House Speaker Todd Richardson, R-Poplar Bluff, said: "We have remained committed to the process of meticulously gathering the facts of all of the governor's actions, not rushing to judgement, and letting those facts speak for themselves. The committee's second report is another step in the process of that thorough review."

In that non-disclosure agreement, the report says, "Greitens agreed to hold in strict confidence 'the identities of any donors or investors, and any personal information of donors or investors, and any contact information for donors or investors,' as well as any 'lists, databases trade or business secrets, and similar or dissimilar information relating to the operations or activities of TMC.'"

At the time, Greitens was chief executive officer of the veterans service charity he helped found in 2007.

Greitens created a separate entity, The Greitens Group, in 2009, for his personal for-profit business engagements, which included book writing, public speaking and corporate training.

The House committee said the two organizations often coordinated information and scheduling, such as the charity seeking to raise funds before and after Greitens held a for-profit event.

In March 2014, the report says, Greitens decided to run for the job of Missouri governor and, the following month, decided to "transition from CEO to Board Member of TMC in the summer of 2014."

He then was given a list of top donors to the charity so he could let them know of the coming change in the charity's administration.

Several people who worked with the then-future governor at The Mission Continues told the House committee, during separate meetings, that they did not believe anyone from the charity had approved Greitens' using the list for political purposes or for any purpose other than his making calls about the transition.

The committee reported it interviewed:

Michael Hafner, a former Greitens campaign worker, on March 14.

Krystal Taylor Proctor, former executive assistant to Greitens when he worked for The Greitens Group and The Mission Continues, on March 27.

Spencer Kympton, president of The Mission Continues, on March 29.

Lyndsey Hodges Reichardt, a former Mission Continues employee, on April 2.

Jack Neyens, the charity's former chief financial officer, on April 4.

Laub, who now lives in the Washington, D.C., area, declined to be interviewed by the committee. But, using a Cole County Circuit Court order allowing the committee to share information with the attorney general's office, the committee used Laub's deposition taken by the AG's office.

Kympton told the committee: "The Mission Continues did not provide nor authorize any use of our donors' information to the Greitens campaign or any persons or groups for political or campaign purposes. Any use of The Mission Continues resources for any political or other unauthorized purpose would violate our policies and the trust we expect from each member of our staff."

In August 2016, Kympton had questioned Austin Chambers, Greitens' campaign manager, about concerns that a link that "explicitly align[ed] (the charity's) trademarked name with a political campaign effort" and with a website video titled "Eric Greitens: The Mission Continues" which was on a fundraising page.

Chambers said changes were made to protect the charity.

And, the committee report noted, Mike Adams, an attorney for Greitens' campaign, told the charity: "Obviously, the Campaign wishes The Mission Continues nothing but the greatest success in its worthy cause and would do nothing to jeopardize its tax-exempt status."

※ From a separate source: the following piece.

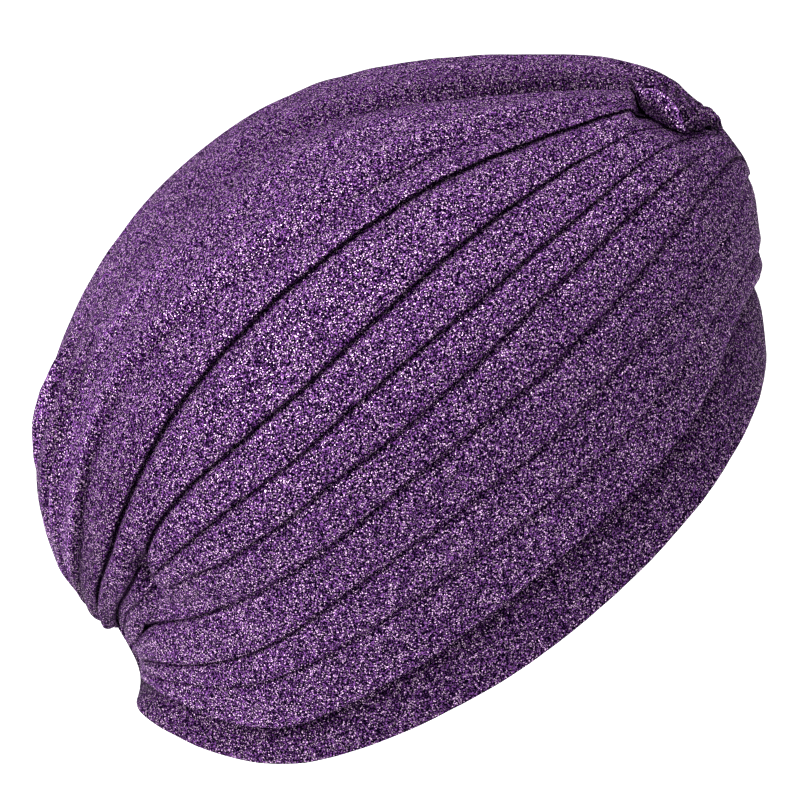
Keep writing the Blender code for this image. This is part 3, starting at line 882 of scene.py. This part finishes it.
def knot_strip():
    """Points of the ruched strip, ring after ring along the top centre line, and their painted
    shading. A spare section past each end gives the end rings their directions."""
    step = (KNOT_FORM[-1][0] - KNOT_FORM[0][0]) / (KNOT_RINGS - 1)
    outline = Outline(KNOT_FORM[0][0] + step * np.arange(-1, KNOT_RINGS + 1), columns=240)
    turn = np.linspace(0, 2 * np.pi, KNOT_SIDES, endpoint=False)[None, :]
    middle, half, height = [eased(KNOT_FORM, column, outline.angles)[:, None] for column in (1, 2, 3)]
    across = half * np.cos(turn) - middle
    out = np.abs(across)
    run = np.broadcast_to(outline.angles[:, None], across.shape)
    over = np.clip(np.sin(turn), 0, 1)

    loop_angle, lean, loop_reach, loop_height = LOOP
    from_loop = (run - loop_angle + lean * out) / loop_reach
    loop = np.exp(-from_loop ** 2)
    body_end, body_blend = BODY_END
    body = np.clip((-from_loop - body_end) / body_blend, 0, 1)
    back_start, back_blend, back_fall = LOOP_BACK
    behind = np.clip((from_loop - back_start) / back_blend, 0, 1)
    height = height * (1 - back_fall * behind)
    groove_way, groove_width, groove_depth = LOOP_GROOVE
    groove = np.exp(-((from_loop + groove_way) / groove_width) ** 2)

    stray, length, width, slot = RUCHE_STRAY
    bent = run + RUCHE_BEND * out + stray * ripple(run / length, across / width, slot)
    wave = np.abs(np.sin(np.pi * bent / RUCHE_STEP)) ** RUCHE_ROUNDNESS
    crumple_height, length, width, slot = CRUMPLE
    crumple = ripple(run / length, across / width, slot)
    raised = (RUCHE_HEIGHT * (wave - RUCHE_SINK) + crumple_height * crumple) * body
    raised = raised + loop_height * loop - groove_depth * groove

    shares = out / outline.lengths[:, None]
    above = over * (height + raised * np.minimum(1, height / KNOT_FULL_HEIGHT))
    depths = outline.centre_press(shares, np.sign(across)) - KNOT_CLEARANCE - above
    points = outline.points(shares, depths)
    points[:, :, 0] *= np.where(across < 0, -1, 1)

    # Painted shade in the gaps, the groove and at the sides, painted highlight on the crests and the loop.
    side_shade, side_opening = KNOT_SIDE_SHADING
    gap_shade, crest_highlight, opening, crumple_shading = RUCHE_SHADING
    lay = side_shade + (1 - side_shade) * over ** side_opening
    lay = lay * (gap_shade + crest_highlight * wave ** opening + crumple_shading * crumple)
    shading_end, shading_blend = BODY_SHADING
    lay = np.clip(lay * np.clip((body - shading_end) / shading_blend, 0, 1) * (1 - groove), 0, 1)
    lay = lay + (1 - body) * LOOP_HIGHLIGHT * loop
    return points[1:-1], lay[1:-1]


knot_points, knot_shading = knot_strip()
knot_faces = tube_faces(KNOT_RINGS, KNOT_SIDES)
knot_mesh = bpy.data.meshes.new("turban_knot")
knot_mesh.from_pydata(((knot_points.reshape(-1, 3) - SEAT) * MM).tolist(), [], knot_faces)
knot_mesh.shade_smooth()
knot_attribute = knot_mesh.attributes.new("lay", "FLOAT", "POINT")
knot_attribute.data.foreach_set("value", knot_shading.ravel().astype(np.float32))
knot_mesh.materials.append(glitter_knit("knot_glitter_knit", KNOT_PAINTED_LIGHT))
front_knot = bpy.data.objects.new("turban_knot", knot_mesh)
bpy.context.scene.collection.objects.link(front_knot)
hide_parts("front_knot")
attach(front_knot, "root")


# Floor, lights and camera
# The hat hangs above a plain pale floor, lit by soft lights behind it, overhead and in front.

FLOOR_DROP = 0.30
FLOOR_HALF = 6.0
FLOOR_GREY = 0.92
FLOOR_ROUGHNESS = 0.9
FLOOR_GLOW = 0.25
HAT_CENTRE = Vector((0.0, 0.028, -0.090))
STUDIO_LIGHTS = [
    # name, place, point that it is aimed at, size, power, colour
    ("rear_light", (-0.40, 1.0, 0.75), HAT_CENTRE, 0.8, 32.0, (1.0, 0.99, 1.0)),
    ("overhead_light", (0.35, 0.0, 1.6), (0.3, 0.0, -0.3), 1.5, 25.0, (1.0, 1.0, 1.0)),
    ("front_light", (-0.75, -0.95, 1.15), HAT_CENTRE, 0.9, 13.0, (1.0, 1.0, 1.0)),
]
AIR_LIGHT = 0.24
# The camera's turn to the rear from the wearer's right, its height above level, both in
# degrees, and its distance in metres. Its lens and its aim are given in pixels.
CAMERA_TURN = 12.0
CAMERA_HEIGHT = 28.0
CAMERA_DISTANCE = 1.0
FOCAL_PIXELS = 3470.0
FRAME_PIXELS = 800.0
CENTRE_PIXEL = (409.3, 391.8)
SENSOR_WIDTH = 36.0

floor_mesh = bpy.data.meshes.new("studio_floor")
low = -FLOOR_DROP
floor_mesh.from_pydata([(-FLOOR_HALF, -FLOOR_HALF, low), (FLOOR_HALF, -FLOOR_HALF, low),
                        (FLOOR_HALF, FLOOR_HALF, low), (-FLOOR_HALF, FLOOR_HALF, low)], [], [(0, 1, 2, 3)])
floor_paint = bpy.data.materials.new("studio_floor_paint")
floor_paint.use_nodes = True
floor_sockets = floor_paint.node_tree.nodes["Principled BSDF"].inputs
floor_sockets["Base Color"].default_value = (FLOOR_GREY, FLOOR_GREY, FLOOR_GREY, 1.0)
floor_sockets["Roughness"].default_value = FLOOR_ROUGHNESS
floor_sockets["Emission Color"].default_value = (1.0, 1.0, 1.0, 1.0)
floor_sockets["Emission Strength"].default_value = FLOOR_GLOW
floor_mesh.materials.append(floor_paint)
floor = bpy.data.objects.new("studio_floor", floor_mesh)
bpy.context.scene.collection.objects.link(floor)

for name, place, aim, size, power, colour in STUDIO_LIGHTS:
    data = bpy.data.lights.new(name, "AREA")
    data.size = size
    data.energy = power
    data.color = colour
    light = bpy.data.objects.new(name, data)
    light.location = place
    light.rotation_euler = (Vector(aim) - Vector(place)).to_track_quat("-Z", "Y").to_euler()
    bpy.context.scene.collection.objects.link(light)

world = bpy.data.worlds.new("studio_air")
world.use_nodes = True
air = world.node_tree.nodes["Background"].inputs
air["Color"].default_value = (1.0, 1.0, 1.0, 1.0)
air["Strength"].default_value = AIR_LIGHT
bpy.context.scene.world = world
bpy.context.scene.view_settings.view_transform = "Standard"

turn = math.radians(CAMERA_TURN)
lift = math.radians(CAMERA_HEIGHT)
towards_camera = Vector((-math.cos(turn) * math.cos(lift), math.sin(turn) * math.cos(lift), math.sin(lift)))
camera_data = bpy.data.cameras.new("photo_camera")
camera_data.sensor_width = SENSOR_WIDTH
camera_data.lens = SENSOR_WIDTH * FOCAL_PIXELS / FRAME_PIXELS
camera_data.shift_x = (FRAME_PIXELS / 2 - CENTRE_PIXEL[0]) / FRAME_PIXELS
camera_data.shift_y = (CENTRE_PIXEL[1] - FRAME_PIXELS / 2) / FRAME_PIXELS
camera = bpy.data.objects.new("photo_camera", camera_data)
camera.location = HAT_CENTRE + towards_camera * CAMERA_DISTANCE
camera.rotation_euler = (-towards_camera).to_track_quat("-Z", "Y").to_euler()
bpy.context.scene.collection.objects.link(camera)
bpy.context.scene.camera = camera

The report said Adams reminded the charity that it would "jeopardize its 501(c)(3) status" with the IRS if it allowed "a candidate to use an organization's assets (and) if other candidates are not given an equivalent opportunity."

But the report says the Greitens campaign "failed to notify TMC that the campaign was using the TMC donor list for political fundraising."

Hanaway's statement said the charge of using the list for the campaign was "considered and resolved a year ago by the MEC with a $100 fine, less than most speeding tickets. This is, at its core, a minor campaign finance issue."

Greitens' consent decree with the Ethics Commission included a promise not to violate other campaign laws for two years, in exchange for the commission's waiving $900 of its $1,000 fine.

Hanaway added: "If Chairman Barnes were on a quest to find out the truth, he has unfinished business to conduct. He ought to ask the campaign for its version of events before acting as judge and jury in a matter that was settled long ago."